Document Type

Book Chapter

Publication Date

2008

Keywords

socio-economic rights, democracy, South Africa, Constitutional Court

Abstract

Despite increasing support for global human rights ..., some scholars and constitutional democracies, like the United States, continue to resist constitutionalizing socio-economic rights. Socio-economic rights, unlike political and civil constitutional rights that usually prohibit government actions, are thought to impose positive obligations on government. As a result, constitutionalizing socio-economic rights raises questions about separation of powers and the competence of courts to decide traditionally legislative and executive matters. ... [W]hen transitional democracies, like South Africa, choose to constitutionalize socio-economic rights, courts inevitably must grapple with their role in the realization of those rights.... Two questions immediately come to mind: (1) whether it is possible to treat conflicting constitutional rights equally, or whether a hierarchy of rights, either formal or informal, is an inevitable result; and (2) whether in a true participatory democracy courts should be placed in the position of determining this hierarchy of constitutional rights, or whether the ordering of rights is an inherently political task.
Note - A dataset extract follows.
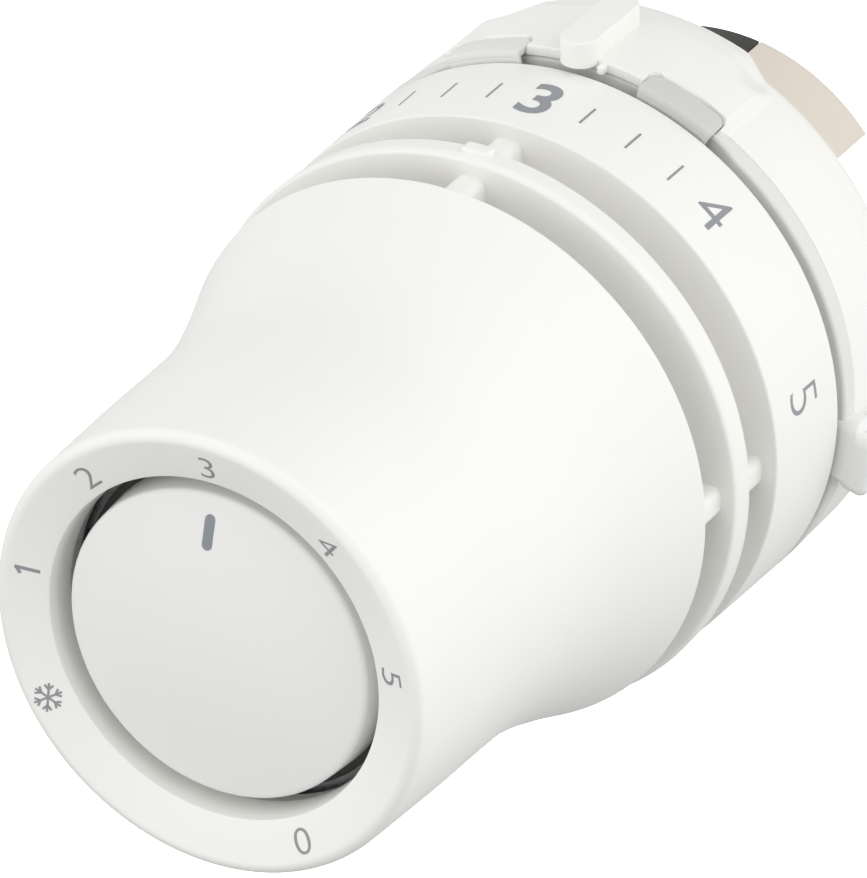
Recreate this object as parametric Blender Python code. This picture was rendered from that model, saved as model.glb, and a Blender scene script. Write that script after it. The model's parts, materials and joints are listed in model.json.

A related question is whether when vast socio-economic inequities exists among the citizenry a judicial approach is more appropriate until that society has reduced those inequities.... [and when courts] declare these rights justiciable, judicial enforcement is an issue. This chapter argues that some hierarchy of rights that privileges one set of rights over another is inevitable, especially where neither the state constitution nor the court clearly creates a formal hierarchy of rights. It uses the right to housing cases decided during the Constitutional Court’s first decade to explore this question.